Section 11.04    Expenses. Except as set forth in this Section 11.04, Section 2.05(e), Section 6.04, Section 11.02, Section 11.16(b) and subject to Section 14.02, each party shall be responsible for and shall pay all of its respective expenses arising in connection with the negotiation and consummation of the Contemplated Transactions. This Section 11.04 will survive the Closing or termination of this Agreement.
Section 11.05    Further Actions; Antitrust Approvals; Treatment of Employees; Assurances; WARN.
(a)    Upon the terms and subject to the conditions set forth in this Agreement, except as otherwise expressly provided herein, each of the Parties agrees to use commercially reasonably efforts to take, or cause to be taken, all actions, and to do, or cause to be done, and to assist and cooperate with the other Parties in doing, all things necessary, proper and advisable to consummate and make effective, as promptly as practicable following the Inside Date, the Contemplated Transactions (including, the satisfaction, but not waiver, of the Closing conditions set forth in Article IX and Article X).
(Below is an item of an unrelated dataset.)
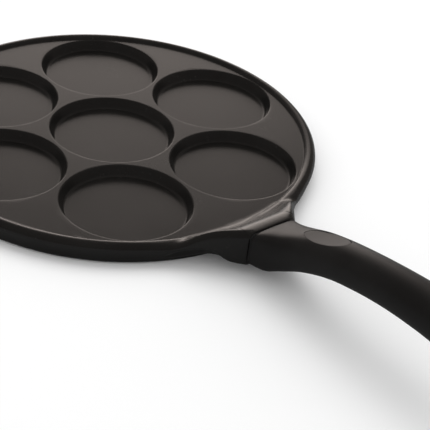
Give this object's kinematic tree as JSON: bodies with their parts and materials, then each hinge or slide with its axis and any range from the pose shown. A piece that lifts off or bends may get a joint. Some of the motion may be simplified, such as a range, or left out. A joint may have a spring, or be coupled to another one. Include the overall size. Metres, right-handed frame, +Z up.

Each of the Buyer and the Sellers shall use commercially reasonable best efforts to obtain all Permits and Consents of all Governmental Authorities necessary to consummate the Contemplated Transactions.
(b)    In connection with, and without limiting anything contained in Section 11.05(a) to the contrary, the parties each shall (i) file as promptly as practicable with the Federal Trade Commission (“FTC”) and the United States Department of Justice Antitrust Division (“Antitrust Division”) the notification and report form required under the HSR Act (the “HSR Filings”) with respect to the Contemplated Transactions and request early termination of the waiting period with respect to such filings, and (ii) make, as promptly as practicable, all notifications and other filings required under any other applicable Antitrust Laws (such filings together with the HSR Filings, the “Antitrust Filings”). The Antitrust Filings shall be in substantial compliance with the requirements of Applicable Law.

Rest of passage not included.